Except that’s not true? China had much worse famines before the communist revolution, and both China and the USSR never had a famine after the ones you are thinking about.
Meanwhile, we hear every 5 years that hundreds of thousands of people will die of hunger on the Horn of Africa, that millions of people are food insecure at the seat of capitalist power (the US, UK etc.). We see breadlines in the UK, families going hungry because of foodstamp cuts.
And then you see Vietnam, China, Cuba… and they have eliminated famine. Not hunger, but famine. Meaning there are no food insecure people. The USSR had done the same before it collapsed. People in the USSR had better food security than people in the US after the 50s.
You basically don’t know what you’re talking about and are just repeating propaganda points from the Cold War. It’s vibes based ideology, no facts or science.
millions of people are food insecure at the seat of capitalist power (the US, UK etc.). We see breadlines in the UK, families going hungry because of foodstamp cuts.
There's food insecure people in China too. It's not different in that respect at all.
There is, but when people say “eliminate hunger” or “food insecurity” in these neolib global think tanky way they mean statistically eliminate them.
China has better food security than Italy, Greece, Singapore, South Korea etc. and you’d never associate those countries with hunger or food insecurity.
I would suggest not drawing the line between capitalist corporate societies and authoritarian communist dictatorships. Not every message needs to be about government models.
I take a message like this to start a conversation about cooperation instead of greed.
Conceptually, I don't see it scaling to 8 billion people.
But the great thing is that we can all individually make the choice to operate this way within our smaller communities, and offer support to those in need when we can afford to. You can even scale this concept down to your family or your team at work. Cooperation can convert certain resources away from being a fixed-sum game.
There's a larger issue of paltering within the previous statement in that it artificially limits the time span under scrutiny and to the headline famines (rather than sum totals) to railroad a specific political inference in service of an anti-collectivist meme.
I'm just trying to support cooperation with the idea of starting small with our friend who isn't ready to think big about it yet. I think people need to experience immersive demonstrations to understand the amplification power of cooperation.
That's certainly commendable but it ignores the power of easily repeated lies.
There is great value in earnest discussion. It, however, requires all sides to be ingenuous. If someone's opening gambit is calculated artifice then all you are doing is giving them soapbox from which to bend pliable minds to their regressive agenda. By all means try to draw them into open discussion but only within a framework of honest representation.
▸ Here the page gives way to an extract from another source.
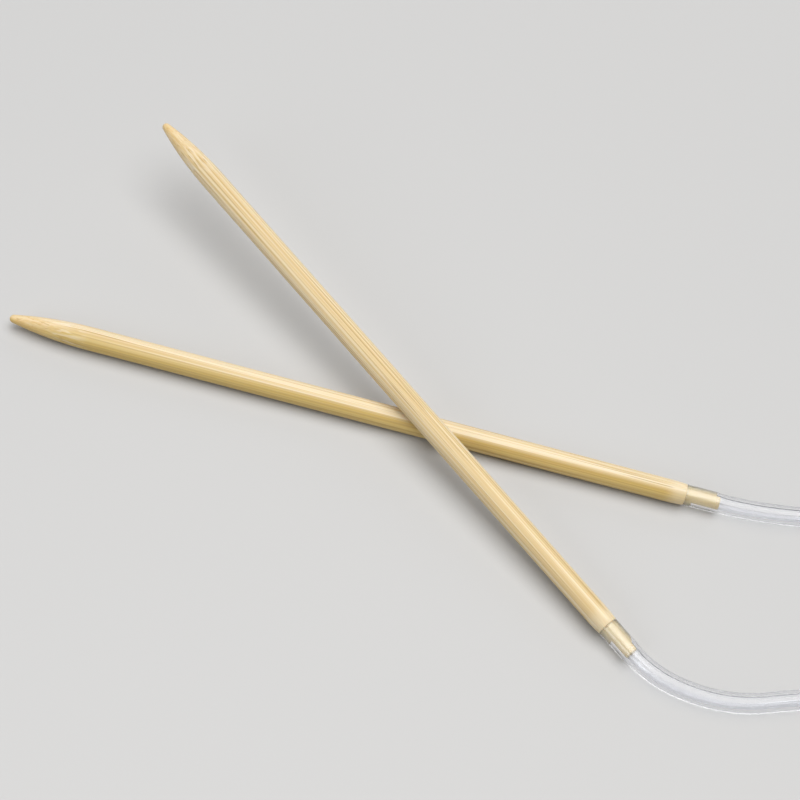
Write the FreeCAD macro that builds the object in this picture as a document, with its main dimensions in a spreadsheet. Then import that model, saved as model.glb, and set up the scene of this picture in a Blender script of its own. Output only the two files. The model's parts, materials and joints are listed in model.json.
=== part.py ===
"""A circular knitting needle: two bamboo needle tips joined by one clear hollow plastic cord.

Row frame: +Z up, millimetres. The origin is under the middle of the two crossed needles, on the
surface that they lie on. The lower needle lies flat along X, with its point towards -X. The upper
needle lies across it. The cord leaves both butts towards +X and closes the loop there.

Each needle is drawn in a frame of its own: X runs along its axis from the point to the butt, and
the origin is the middle of the shoulder that the cord pushes up against.
"""
import FreeCAD, Part
import math
import os

import Sketcher

from FreeCAD import Placement, Rotation, Vector

# Driving dimensions, in millimetres and degrees.
SIZES = {
    "needle_diameter": 4.0,
    "needle_length": 117.5,
    "point_length": 14.0,
    "nose_radius": 0.7,
    "gauge_length": 64.0,
    "rear_diameter": 3.86,
    "butt_length": 3.0,
    "butt_diameter": 3.6,
    "neck_diameter": 2.2,
    "neck_length": 5.8,
    "neck_edge": 0.15,
    "glue_thickness": 0.04,
    "glue_margin": 0.2,
    "glue_clearance": 0.01,
    "cord_diameter": 3.4,
    "cord_bore": 2.0,
    "sleeve_diameter": 3.56,
    "sleeve_length": 5.0,
    "flare_length": 1.2,
    "socket_margin": 0.05,
    "cord_height": 1.75,
    "crossing_angle": 36.38,
    "crossing_upper": 47.6,
    "crossing_lower": 47.0,
    "upper_shoulder_height": 2.65,
    "contact_gap": 0.1,
    "lower_exit_run": 12.0,
    "upper_exit_run": 11.5,
}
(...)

I'm not agreeing with op but for this meme it does make sense to limit the timeframe. Production and worldwide logistics have only recently given us the ability to feed everyone on earth reliably and consistently.
Two hundred years ago a surplus in Argentina couldn't easily be applied to a failed crop in Bangladesh. The world as a whole now produces more than enough food and we have the ability to transport it from anywhere to anywhere. We just don't do it. In the past hunger sometimes couldn't be avoided, now it could.
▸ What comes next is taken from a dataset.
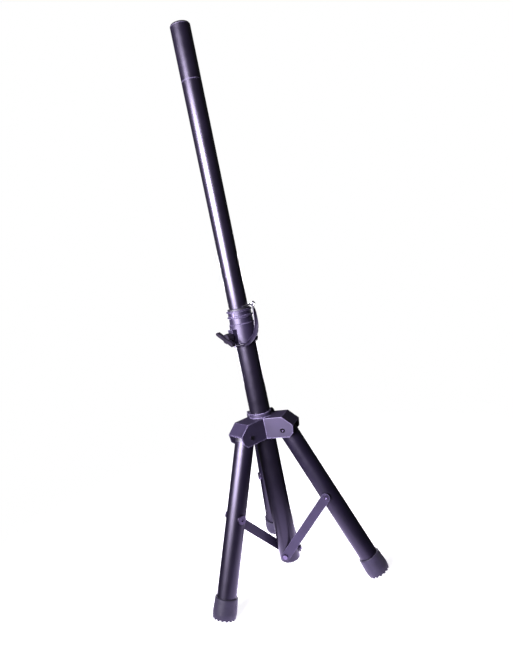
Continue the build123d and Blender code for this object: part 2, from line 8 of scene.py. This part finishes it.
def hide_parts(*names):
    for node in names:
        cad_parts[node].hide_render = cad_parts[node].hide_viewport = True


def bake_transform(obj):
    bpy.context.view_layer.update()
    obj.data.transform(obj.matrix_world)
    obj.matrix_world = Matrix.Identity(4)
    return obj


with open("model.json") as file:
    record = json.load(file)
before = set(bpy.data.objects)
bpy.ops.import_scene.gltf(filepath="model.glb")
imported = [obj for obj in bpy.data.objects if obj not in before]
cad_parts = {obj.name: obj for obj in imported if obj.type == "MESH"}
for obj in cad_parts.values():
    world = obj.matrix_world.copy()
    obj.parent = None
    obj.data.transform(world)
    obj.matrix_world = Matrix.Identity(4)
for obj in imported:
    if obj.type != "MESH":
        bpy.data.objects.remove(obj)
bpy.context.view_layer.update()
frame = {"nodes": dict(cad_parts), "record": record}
MM = 0.001
WHITE = (1, 1, 1, 1)

# ---------------------------------------------------------------- camera
CAMERA_AZIMUTH = radians(-6.466)      # round the pole from the front
CAMERA_DISTANCE = 0.9202              # from the pole's axis, metres
CAMERA_HEIGHT = 0.5934
CAMERA_PAN = radians(-1.529)
CAMERA_TILT = radians(7.114)
CAMERA_ROLL = radians(-11.559)
CAMERA_LENS = 28.08                   # mm on a 36 mm sensor along the frame's long side
CAMERA_SENSOR = 36
CAMERA_NEAREST = 0.01


def make_camera():
    yaw = CAMERA_AZIMUTH + CAMERA_PAN
    forward = Vector((-sin(yaw) * cos(CAMERA_TILT), cos(yaw) * cos(CAMERA_TILT), -sin(CAMERA_TILT)))
    level = Vector((cos(yaw), sin(yaw), 0))
    upright = level.cross(forward)
    right = level * cos(CAMERA_ROLL) + upright * sin(CAMERA_ROLL)
    top = upright * cos(CAMERA_ROLL) - level * sin(CAMERA_ROLL)
    data = bpy.data.cameras.new("camera")
    data.lens = CAMERA_LENS
    data.sensor_width = CAMERA_SENSOR
    data.clip_start = CAMERA_NEAREST
    camera = bpy.data.objects.new("camera", data)
    bpy.context.scene.collection.objects.link(camera)
    sideways = CAMERA_DISTANCE * sin(CAMERA_AZIMUTH)
    back = CAMERA_DISTANCE * cos(CAMERA_AZIMUTH)
    place = Matrix.Translation(Vector((sideways, -back, CAMERA_HEIGHT)))
    camera.matrix_world = place @ Matrix((right, top, -forward)).transposed().to_4x4()
    bpy.context.scene.camera = camera


# ---------------------------------------------------------------- studio
AMBIENT = (0.95, 0.92, 1.0, 1)
AMBIENT_STRENGTH = 0.06

FLOOR_RADIUS = 3.0
FLOOR_SIDES = 96
FLOOR_DROP = 0.0004                   # the floor is this far under the boots, so that no faces share a plane
FLOOR_PAINT = (0.93, 0.93, 0.94, 1)
FLOOR_ROUGHNESS = 0.8
FLOOR_GLOW = 0.8
FADE_NEAR = 0.25                      # the floor fades out between these distances from the pole
FADE_FAR = 0.9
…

It's true that the transport system is much faster and reliable now than the 1840’s but you didn't need a Prime subscription to lift a famine. Transport back then was still fast enough.
The conditions that cause famines lasted multiple seasons/years and they didn't drop in over night either. Famine struck areas slide into scarcity slowly as the price of the cheapest food available rises above what is affordable by the poorest in that society.
In some areas, such as the Irish potato famine in the 1840’s, there was still a surplus of food being exported to markets that could afford it. Aid, when it eventually arrived in Ireland came from Britain, USA, Indian Ocean, France, Canada, West Indies, Australia, Netherlands, Denmark, Belgium, Italy, Germany, Switzerland, south America, Russia, Latin America, the Ottoman Empire, Spain, Portugal and other British Dependencies. The world was much more connected back then than you may be aware.